— Written request —
Could you print every record below exactly as it appears?

— Input material —
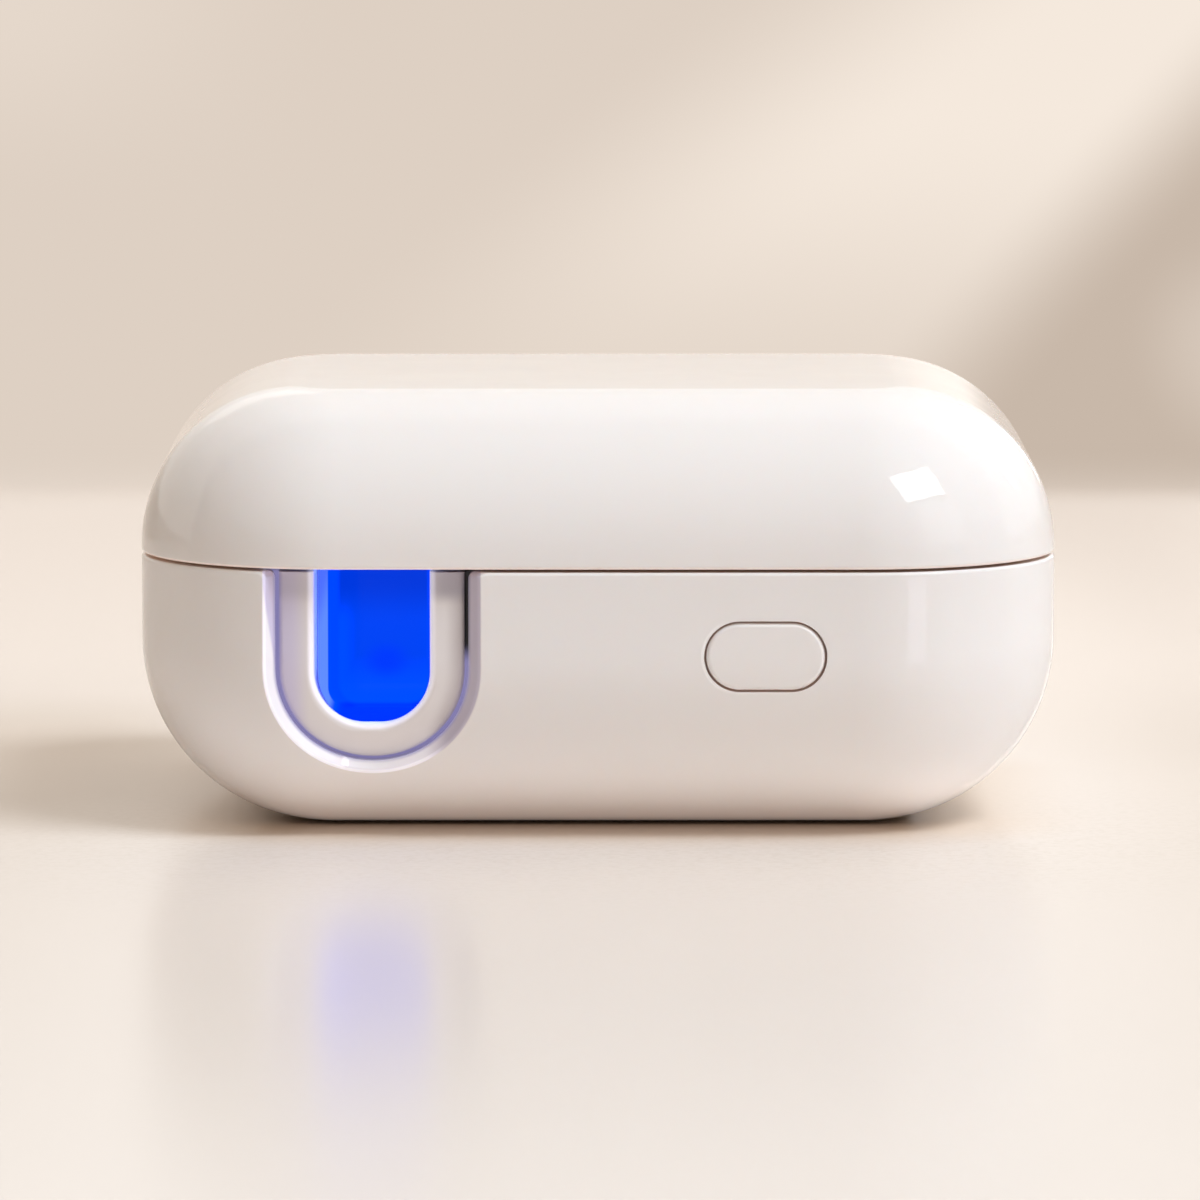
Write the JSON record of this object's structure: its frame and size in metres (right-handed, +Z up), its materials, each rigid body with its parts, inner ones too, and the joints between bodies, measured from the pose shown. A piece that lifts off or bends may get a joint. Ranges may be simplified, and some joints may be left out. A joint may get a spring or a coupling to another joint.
{
  "type": "uv toothbrush case",
  "caption": "Rounded pocket case on a rear hinge that cleans a toothbrush head with a UV lamp, with a U-shaped neck slot and a push button at the front.",
  "frame": {"origin": "centre of the bounding box at the bottom, on the surface that the case stands on", "axes": "+X to the right seen from the front, front at -Y, +Z up"},
  "size_m": [0.065, 0.0538, 0.031],
  "materials": {
    "case_white": "glossy moulded plastic",
    "bezel_grey": "satin moulded plastic",
    "tray_grey": "matte moulded plastic",
    "bright_sheet": "bright formed sheet",
    "pin_steel": "drawn steel",
    "screw_steel": "plated steel",
    "magnet_nickel": "nickel plated",
    "clear_window": "clear polished",
    "lamp_ceramic": "ceramic package",
    "lamp_board_white": "white solder mask",
    "board_green": "green solder mask",
    "black_moulding": "matte black",
    "pin_gold": "gold plated",
    "socket_steel": "stamped steel",
    "battery_foil": "foil pouch",
    "tape_foam": "foam tape",
    "plug_ivory": "moulded nylon",
    "lead_red": "soft insulation",
    "switch_black": "moulded nylon",
    "plunger_brown": "moulded nylon"
  },
  "bodies": {
    "base": {"base_shell": "case_white", "hinge_pin": "pin_steel", "neck_bezel": "bezel_grey", "cavity_tray": "tray_grey", "base_reflector": "bright_sheet", "tray_screws": "screw_steel", "board_screws": "screw_steel", "base_magnets": "magnet_nickel", "lamp_window": "clear_window", "lamp_leds": "lamp_ceramic", "lamp_board": "lamp_board_white", "lamp_header": "black_moulding", "header_pins": "pin_gold", "main_board": "board_green", "board_chips": "black_moulding", "lid_sensor": "black_moulding", "usb_socket": "socket_steel", "usb_tongue": "black_moulding", "tact_switch": "switch_black", "battery_cell": "battery_foil", "battery_tape": "tape_foam", "plug_socket": "plug_ivory", "battery_plug": "plug_ivory", "battery_leads": "lead_red"},
    "lid": {"lid_shell": "case_white", "lid_liner": "tray_grey", "lid_reflector": "bright_sheet", "lid_screws": "screw_steel", "lid_magnets": "magnet_nickel"},
    "button": {"button_cap": "case_white"},
    "plunger": {"switch_plunger": "plunger_brown"}
  },
  "joints": [
    {"name": "lid_hinge", "type": "hinge", "parent": "base", "child": "lid", "pos_m": [0, 0.0255, 0.0192], "axis": [-1, 0, 0], "range_deg": [0, 105]},
    {"name": "button_press", "type": "slide", "parent": "base", "child": "button", "axis": [0, 1, 0], "range_m": [0, 0.00035], "stiffness_N_per_m": 500, "springref_m": -0.0008},
    {"name": "plunger_slide", "type": "slide", "parent": "base", "child": "plunger", "axis": [0, 1, 0], "range_m": [0, 0.00035]}
  ],
  "couplings": [
    {"joint": "plunger_slide", "follows": "button_press", "ratio": 1}
  ]
}
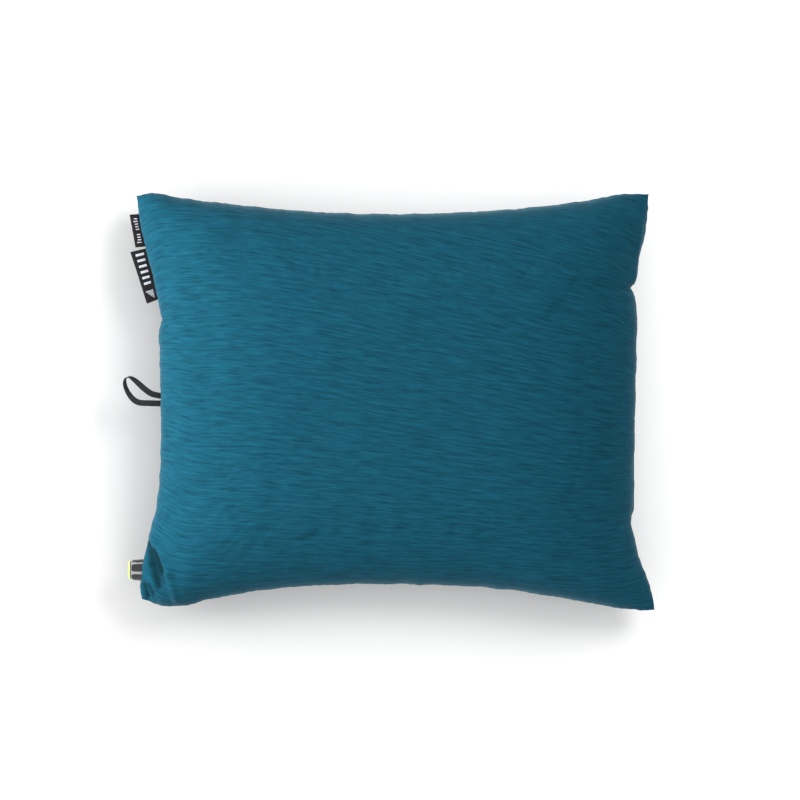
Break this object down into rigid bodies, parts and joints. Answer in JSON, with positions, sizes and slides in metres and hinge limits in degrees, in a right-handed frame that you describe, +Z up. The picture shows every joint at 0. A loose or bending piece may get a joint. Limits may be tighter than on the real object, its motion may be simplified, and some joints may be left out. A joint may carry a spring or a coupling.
{
  "type": "camp pillow",
  "caption": "Inflatable camp pillow with a foam top in a zipped jersey cover, a screw valve at one corner and a hang loop.",
  "frame": {"origin": "middle of the flat patch of the underside, on the ground", "axes": "+X along the long side, away from the valve; +Y along the short side, away from the valve; +Z up"},
  "size_m": [0.5724, 0.448, 0.1251],
  "materials": {
    "cover_knit": "teal slub jersey knit, brushed, with a soft sheen",
    "foam": "open-cell foam",
    "film": "welded polyurethane film",
    "black_plastic": "moulded, satin gloss",
    "lime_plastic": "moulded, slightly translucent",
    "rubber": "moulded silicone",
    "zip_tape": "knitted polyester tape",
    "zip_nylon": "nylon coil",
    "zip_metal": "painted zinc",
    "woven_label": "damask woven label",
    "webbing": "ribbed grosgrain webbing"
  },
  "bodies": {
    "root": {"cover_top": "cover_knit", "cover_bottom": "cover_knit", "foam_pad": "foam", "bladder_top": "film", "bladder_bottom": "film", "baffle_1": "film", "baffle_2": "film", "baffle_3": "film", "baffle_4": "film", "valve_boat": "black_plastic", "valve_stem": "black_plastic", "valve_plug": "rubber", "zip_tape_upper": "zip_tape", "zip_tape_lower": "zip_tape", "zip_coil_upper": "zip_nylon", "zip_coil_lower": "zip_nylon", "zip_stop_closed": "zip_metal", "zip_stop_open": "zip_metal"},
    "valve_seal": {"valve_seal": "rubber"},
    "valve_knob": {"valve_knob": "black_plastic", "valve_mouthpiece": "lime_plastic"},
    "zip_slider": {"zip_slider": "zip_metal"},
    "zip_pull": {"zip_pull": "zip_metal"},
    "hang_loop": {"hang_loop": "webbing"},
    "maker_label": {"maker_label": "woven_label"},
    "size_label": {"size_label": "woven_label"}
  },
  "joints": [
    {"name": "valve_travel", "type": "slide", "parent": "root", "child": "valve_seal", "axis": [-1, 0, 0], "range_m": [0, 0.0061]},
    {"name": "valve_turn", "type": "hinge", "parent": "valve_seal", "child": "valve_knob", "pos_m": [-0.273, -0.182, 0.05197], "axis": [-1, 0, 0], "range_deg": [0, 270]},
    {"name": "zip_slide", "type": "slide", "parent": "root", "child": "zip_slider", "axis": [0, 1, 0], "range_m": [-0.002, 0.198]},
    {"name": "zip_pull_swing", "type": "hinge", "parent": "zip_slider", "child": "zip_pull", "pos_m": [0.25665, -0.098, 0.04123], "axis": [-0.414, 0, -0.9103], "range_deg": [0, 175]},
    {"name": "loop_flap", "type": "hinge", "parent": "root", "child": "hang_loop", "pos_m": [-0.2551, 0.002, 0.0586], "axis": [0, 1, 0], "range_deg": [-45, 45], "stiffness_Nm_per_rad": 0.004},
    {"name": "maker_label_flap", "type": "hinge", "parent": "root", "child": "maker_label", "pos_m": [-0.26191, 0.13808, 0.05532], "axis": [-0.1874, 0.9807, -0.0553], "range_deg": [-45, 45], "stiffness_Nm_per_rad": 0.002},
    {"name": "size_label_flap", "type": "hinge", "parent": "root", "child": "size_label", "pos_m": [-0.27176, 0.18609, 0.05149], "axis": [-0.2197, 0.9689, -0.1138], "range_deg": [-45, 45], "stiffness_Nm_per_rad": 0.002}
  ],
  "couplings": [
    {"joint": "valve_travel", "follows": "valve_turn", "m_per_rad": 0.0012732}
  ]
}
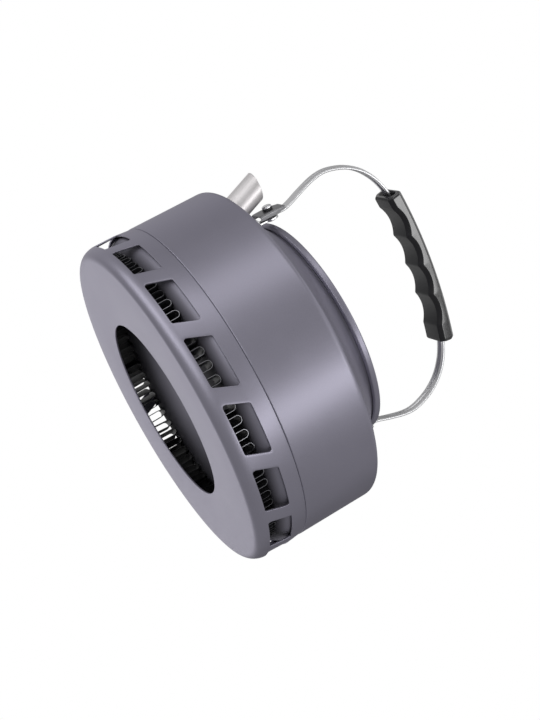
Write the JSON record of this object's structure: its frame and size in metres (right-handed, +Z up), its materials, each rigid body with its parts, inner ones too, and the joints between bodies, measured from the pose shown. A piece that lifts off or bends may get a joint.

— Solution to this task —
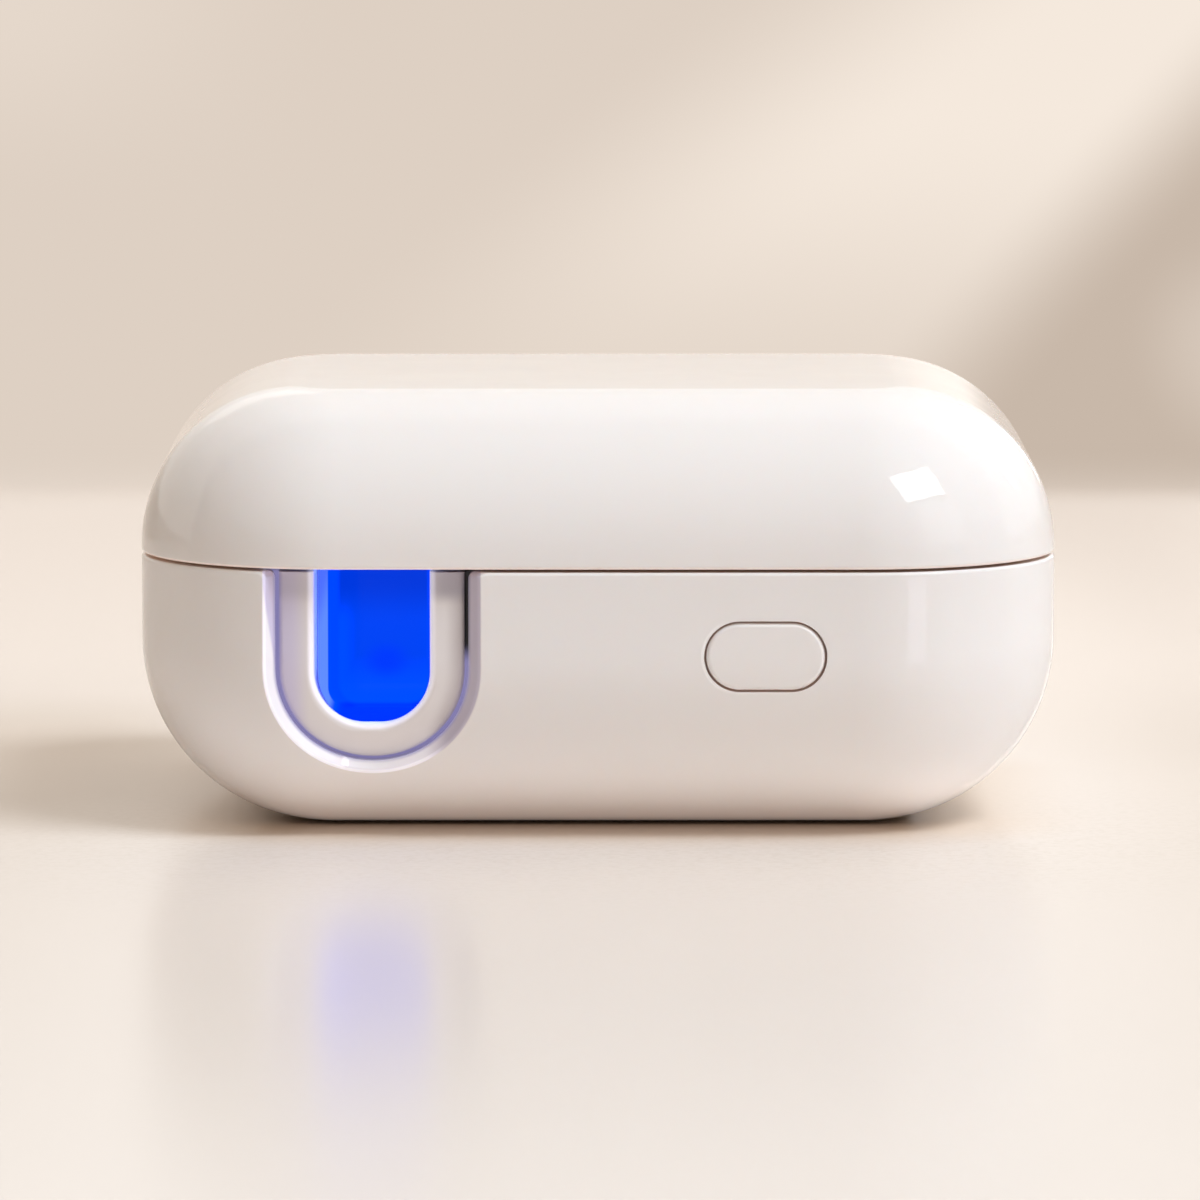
Write the JSON record of this object's structure: its frame and size in metres (right-handed, +Z up), its materials, each rigid body with its parts, inner ones too, and the joints between bodies, measured from the pose shown. A piece that lifts off or bends may get a joint. Ranges may be simplified, and some joints may be left out. A joint may get a spring or a coupling to another joint.
{
  "type": "uv toothbrush case",
  "caption": "Rounded pocket case on a rear hinge that cleans a toothbrush head with a UV lamp, with a U-shaped neck slot and a push button at the front.",
  "frame": {"origin": "centre of the bounding box at the bottom, on the surface that the case stands on", "axes": "+X to the right seen from the front, front at -Y, +Z up"},
  "size_m": [0.065, 0.0538, 0.031],
  "materials": {
    "case_white": "glossy moulded plastic",
    "bezel_grey": "satin moulded plastic",
    "tray_grey": "matte moulded plastic",
    "bright_sheet": "bright formed sheet",
    "pin_steel": "drawn steel",
    "screw_steel": "plated steel",
    "magnet_nickel": "nickel plated",
    "clear_window": "clear polished",
    "lamp_ceramic": "ceramic package",
    "lamp_board_white": "white solder mask",
    "board_green": "green solder mask",
    "black_moulding": "matte black",
    "pin_gold": "gold plated",
    "socket_steel": "stamped steel",
    "battery_foil": "foil pouch",
    "tape_foam": "foam tape",
    "plug_ivory": "moulded nylon",
    "lead_red": "soft insulation",
    "switch_black": "moulded nylon",
    "plunger_brown": "moulded nylon"
  },
  "bodies": {
    "base": {"base_shell": "case_white", "hinge_pin": "pin_steel", "neck_bezel": "bezel_grey", "cavity_tray": "tray_grey", "base_reflector": "bright_sheet", "tray_screws": "screw_steel", "board_screws": "screw_steel", "base_magnets": "magnet_nickel", "lamp_window": "clear_window", "lamp_leds": "lamp_ceramic", "lamp_board": "lamp_board_white", "lamp_header": "black_moulding", "header_pins": "pin_gold", "main_board": "board_green", "board_chips": "black_moulding", "lid_sensor": "black_moulding", "usb_socket": "socket_steel", "usb_tongue": "black_moulding", "tact_switch": "switch_black", "battery_cell": "battery_foil", "battery_tape": "tape_foam", "plug_socket": "plug_ivory", "battery_plug": "plug_ivory", "battery_leads": "lead_red"},
    "lid": {"lid_shell": "case_white", "lid_liner": "tray_grey", "lid_reflector": "bright_sheet", "lid_screws": "screw_steel", "lid_magnets": "magnet_nickel"},
    "button": {"button_cap": "case_white"},
    "plunger": {"switch_plunger": "plunger_brown"}
  },
  "joints": [
    {"name": "lid_hinge", "type": "hinge", "parent": "base", "child": "lid", "pos_m": [0, 0.0255, 0.0192], "axis": [-1, 0, 0], "range_deg": [0, 105]},
    {"name": "button_press", "type": "slide", "parent": "base", "child": "button", "axis": [0, 1, 0], "range_m": [0, 0.00035], "stiffness_N_per_m": 500, "springref_m": -0.0008},
    {"name": "plunger_slide", "type": "slide", "parent": "base", "child": "plunger", "axis": [0, 1, 0], "range_m": [0, 0.00035]}
  ],
  "couplings": [
    {"joint": "plunger_slide", "follows": "button_press", "ratio": 1}
  ]
}
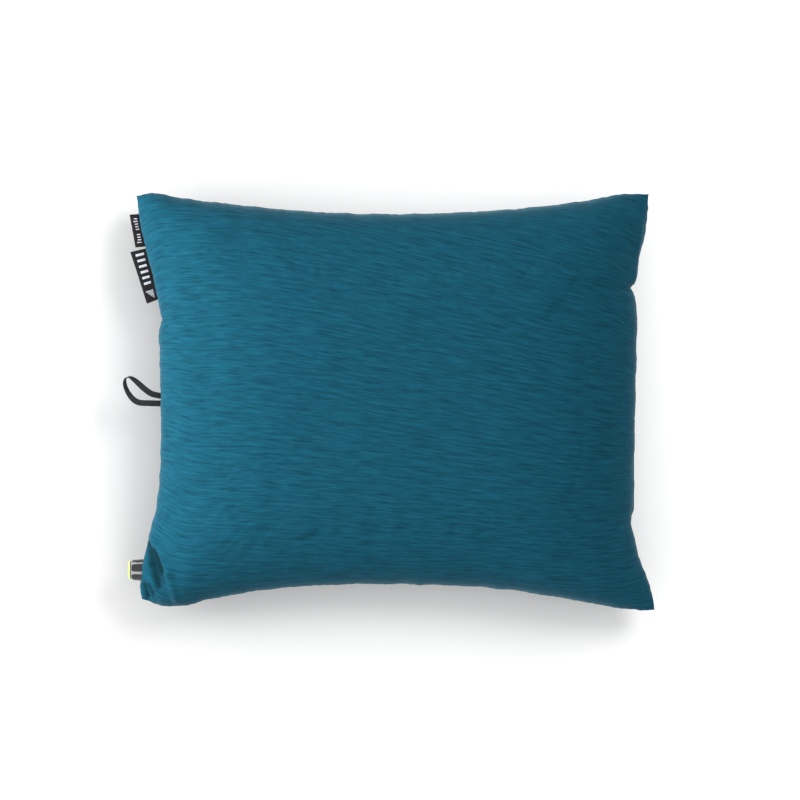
Break this object down into rigid bodies, parts and joints. Answer in JSON, with positions, sizes and slides in metres and hinge limits in degrees, in a right-handed frame that you describe, +Z up. The picture shows every joint at 0. A loose or bending piece may get a joint. Limits may be tighter than on the real object, its motion may be simplified, and some joints may be left out. A joint may carry a spring or a coupling.
{
  "type": "camp pillow",
  "caption": "Inflatable camp pillow with a foam top in a zipped jersey cover, a screw valve at one corner and a hang loop.",
  "frame": {"origin": "middle of the flat patch of the underside, on the ground", "axes": "+X along the long side, away from the valve; +Y along the short side, away from the valve; +Z up"},
  "size_m": [0.5724, 0.448, 0.1251],
  "materials": {
    "cover_knit": "teal slub jersey knit, brushed, with a soft sheen",
    "foam": "open-cell foam",
    "film": "welded polyurethane film",
    "black_plastic": "moulded, satin gloss",
    "lime_plastic": "moulded, slightly translucent",
    "rubber": "moulded silicone",
    "zip_tape": "knitted polyester tape",
    "zip_nylon": "nylon coil",
    "zip_metal": "painted zinc",
    "woven_label": "damask woven label",
    "webbing": "ribbed grosgrain webbing"
  },
  "bodies": {
    "root": {"cover_top": "cover_knit", "cover_bottom": "cover_knit", "foam_pad": "foam", "bladder_top": "film", "bladder_bottom": "film", "baffle_1": "film", "baffle_2": "film", "baffle_3": "film", "baffle_4": "film", "valve_boat": "black_plastic", "valve_stem": "black_plastic", "valve_plug": "rubber", "zip_tape_upper": "zip_tape", "zip_tape_lower": "zip_tape", "zip_coil_upper": "zip_nylon", "zip_coil_lower": "zip_nylon", "zip_stop_closed": "zip_metal", "zip_stop_open": "zip_metal"},
    "valve_seal": {"valve_seal": "rubber"},
    "valve_knob": {"valve_knob": "black_plastic", "valve_mouthpiece": "lime_plastic"},
    "zip_slider": {"zip_slider": "zip_metal"},
    "zip_pull": {"zip_pull": "zip_metal"},
    "hang_loop": {"hang_loop": "webbing"},
    "maker_label": {"maker_label": "woven_label"},
    "size_label": {"size_label": "woven_label"}
  },
  "joints": [
    {"name": "valve_travel", "type": "slide", "parent": "root", "child": "valve_seal", "axis": [-1, 0, 0], "range_m": [0, 0.0061]},
    {"name": "valve_turn", "type": "hinge", "parent": "valve_seal", "child": "valve_knob", "pos_m": [-0.273, -0.182, 0.05197], "axis": [-1, 0, 0], "range_deg": [0, 270]},
    {"name": "zip_slide", "type": "slide", "parent": "root", "child": "zip_slider", "axis": [0, 1, 0], "range_m": [-0.002, 0.198]},
    {"name": "zip_pull_swing", "type": "hinge", "parent": "zip_slider", "child": "zip_pull", "pos_m": [0.25665, -0.098, 0.04123], "axis": [-0.414, 0, -0.9103], "range_deg": [0, 175]},
    {"name": "loop_flap", "type": "hinge", "parent": "root", "child": "hang_loop", "pos_m": [-0.2551, 0.002, 0.0586], "axis": [0, 1, 0], "range_deg": [-45, 45], "stiffness_Nm_per_rad": 0.004},
    {"name": "maker_label_flap", "type": "hinge", "parent": "root", "child": "maker_label", "pos_m": [-0.26191, 0.13808, 0.05532], "axis": [-0.1874, 0.9807, -0.0553], "range_deg": [-45, 45], "stiffness_Nm_per_rad": 0.002},
    {"name": "size_label_flap", "type": "hinge", "parent": "root", "child": "size_label", "pos_m": [-0.27176, 0.18609, 0.05149], "axis": [-0.2197, 0.9689, -0.1138], "range_deg": [-45, 45], "stiffness_Nm_per_rad": 0.002}
  ],
  "couplings": [
    {"joint": "valve_travel", "follows": "valve_turn", "m_per_rad": 0.0012732}
  ]
}
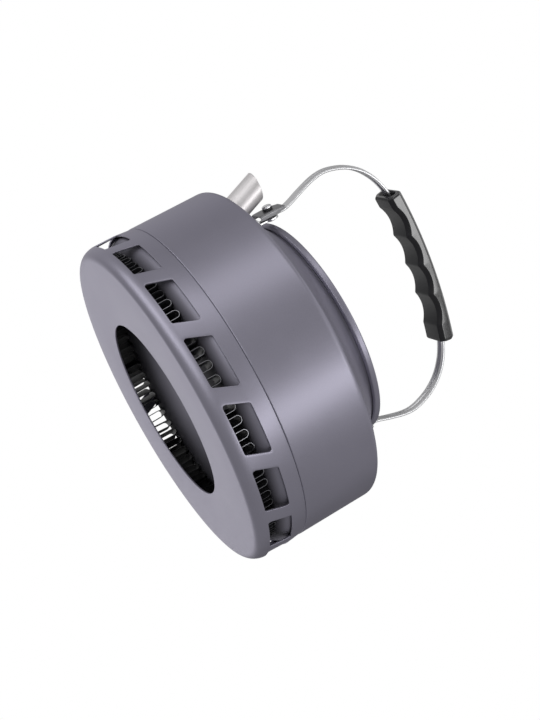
Write the JSON record of this object's structure: its frame and size in metres (right-handed, +Z up), its materials, each rigid body with its parts, inner ones too, and the joints between bodies, measured from the pose shown. A piece that lifts off or bends may get a joint.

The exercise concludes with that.